**Instruction:**
Search the material for "slide" and show all lines that contain it.
☆ ☆ ☆ ☆ ☆ ☆ ☆
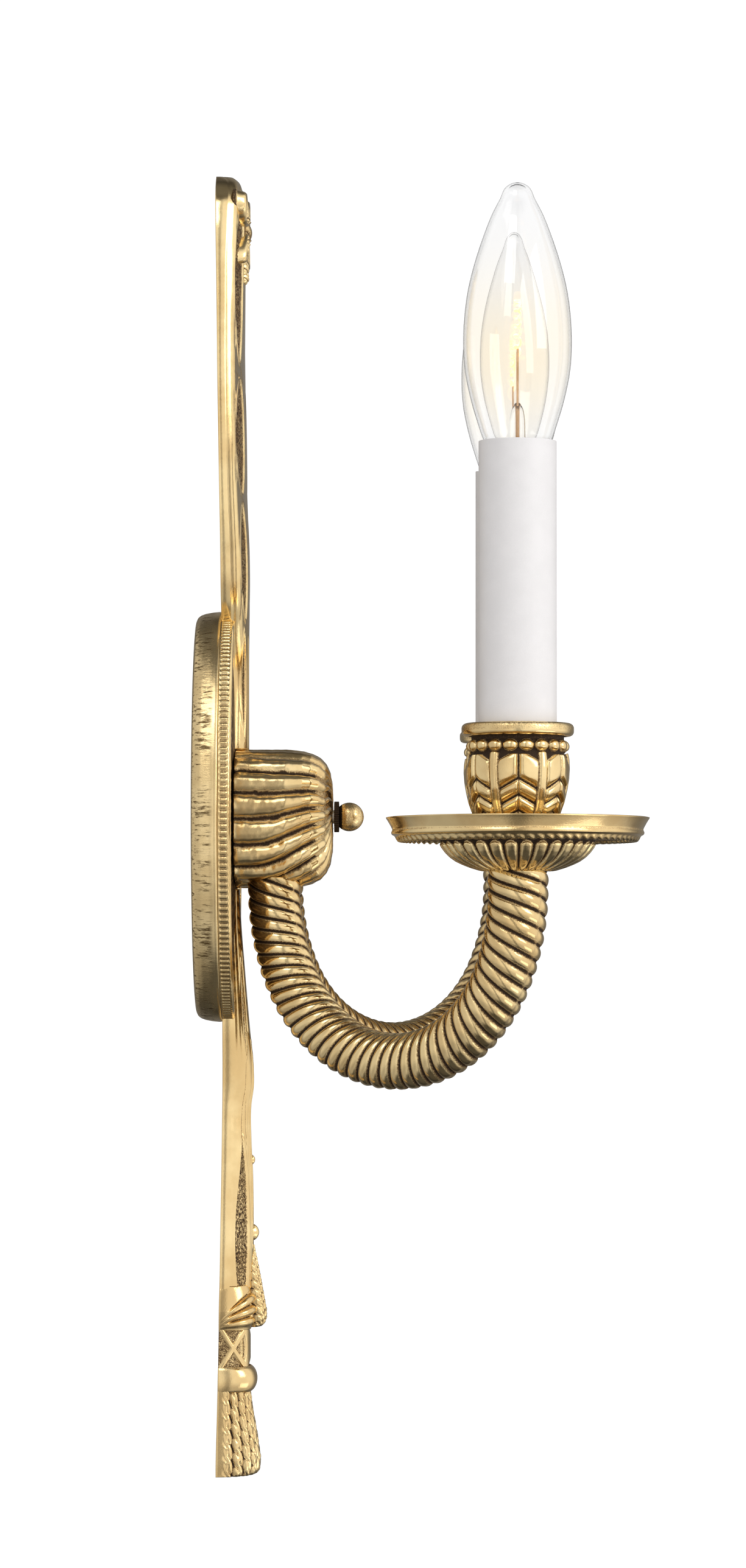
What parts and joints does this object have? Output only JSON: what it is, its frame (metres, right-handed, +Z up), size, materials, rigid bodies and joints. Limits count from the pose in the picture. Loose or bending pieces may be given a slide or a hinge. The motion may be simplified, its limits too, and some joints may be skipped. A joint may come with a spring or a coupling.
{
  "type": "wall sconce",
  "caption": "Cast brass wall sconce: long ribbon-and-tassel backplate over an oval canopy, fluted body, rope-twist U arms, drip pans, candle cups, white sleeves and torpedo bulbs.",
  "frame": {"origin": "the middle of the mounting strap's wall face, which is the middle of the canopy's wall side", "axes": "+Y into the wall, so the sconce faces -Y; +Z up; +X to the right of someone facing it"},
  "size_m": [0.2162, 0.1353, 0.3945],
  "materials": {
    "cast_brass": "antiqued cast brass, polished high spots over a dark brown patina",
    "canopy_brass": "brushed and aged brass with fine chatter marks",
    "turned_brass": "turned and polished brass",
    "shell_brass": "thin stamped brass",
    "zinc_steel": "zinc plated",
    "green_screw": "green lacquer",
    "white_sleeve": "satin white",
    "black_phenolic": "moulded phenolic",
    "clear_glass": "clear",
    "solder": "dull solder",
    "filament": "tungsten and nickel wire",
    "black_wire": "insulated wire",
    "white_wire": "insulated wire",
    "connector_plastic": "moulded, orange"
  },
  "bodies": {
    "sconce": {"mounting_strap": "zinc_steel", "ground_screw": "green_screw", "centre_rod": "zinc_steel", "strap_nut": "zinc_steel", "canopy": "canopy_brass", "backplate": "cast_brass", "body_cup": "cast_brass", "wire_connectors": "connector_plastic", "drip_pan_left": "cast_brass", "candle_cup_left": "cast_brass", "candle_nipple_left": "zinc_steel", "candle_nut_left": "zinc_steel", "socket_leg_left": "zinc_steel", "socket_housing_left": "black_phenolic", "socket_shell_left": "shell_brass", "socket_contact_left": "shell_brass", "arm_left": "cast_brass", "arm_nipple_left": "zinc_steel", "arm_nut_left": "zinc_steel", "hot_wire_left": "black_wire", "neutral_wire_left": "white_wire", "drip_pan_right": "cast_brass", "candle_cup_right": "cast_brass", "candle_nipple_right": "zinc_steel", "candle_nut_right": "zinc_steel", "socket_leg_right": "zinc_steel", "socket_housing_right": "black_phenolic", "socket_shell_right": "shell_brass", "socket_contact_right": "shell_brass", "arm_right": "cast_brass", "arm_nipple_right": "zinc_steel", "arm_nut_right": "zinc_steel", "hot_wire_right": "black_wire", "neutral_wire_right": "white_wire"},
    "finial": {"ball_finial": "turned_brass"},
    "sleeve_left": {"candle_sleeve_left": "white_sleeve"},
    "bulb_left": {"bulb_glass_left": "clear_glass", "bulb_base_left": "shell_brass", "bulb_insulator_left": "black_phenolic", "bulb_contact_left": "solder", "bulb_stem_left": "clear_glass", "bulb_filament_left": "filament"},
    "sleeve_right": {"candle_sleeve_right": "white_sleeve"},
    "bulb_right": {"bulb_glass_right": "clear_glass", "bulb_base_right": "shell_brass", "bulb_insulator_right": "black_phenolic", "bulb_contact_right": "solder", "bulb_stem_right": "clear_glass", "bulb_filament_right": "filament"}
  },
  "joints": [
    {"name": "finial_turn", "type": "hinge", "parent": "sconce", "child": "finial", "pos_m": [0, 0, 0], "axis": [0, -1, 0], "continuous": true},
    {"name": "sleeve_left_lift", "type": "slide", "parent": "sconce", "child": "sleeve_left", "axis": [0.0314, 0, 0.9995], "range_m": [0, 0.1]},
    {"name": "bulb_left_turn", "type": "hinge", "parent": "sleeve_left", "child": "bulb_left", "pos_m": [-0.06636, -0.0967, 0.09994], "axis": [0.0314, 0, 0.9995], "continuous": true},
    {"name": "sleeve_right_lift", "type": "slide", "parent": "sconce", "child": "sleeve_right", "axis": [-0.0314, 0, 0.9995], "range_m": [0, 0.1]},
    {"name": "bulb_right_turn", "type": "hinge", "parent": "sleeve_right", "child": "bulb_right", "pos_m": [0.06636, -0.0967, 0.09994], "axis": [-0.0314, 0, 0.9995], "continuous": true}
  ]
}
☆ ☆ ☆ ☆ ☆ ☆ ☆
**Expected answer:**
What parts and joints does this object have? Output only JSON: what it is, its frame (metres, right-handed, +Z up), size, materials, rigid bodies and joints. Limits count from the pose in the picture. Loose or bending pieces may be given a slide or a hinge. The motion may be simplified, its limits too, and some joints may be skipped. A joint may come with a spring or a coupling.
    {"name": "sleeve_left_lift", "type": "slide", "parent": "sconce", "child": "sleeve_left", "axis": [0.0314, 0, 0.9995], "range_m": [0, 0.1]},
    {"name": "sleeve_right_lift", "type": "slide", "parent": "sconce", "child": "sleeve_right", "axis": [-0.0314, 0, 0.9995], "range_m": [0, 0.1]},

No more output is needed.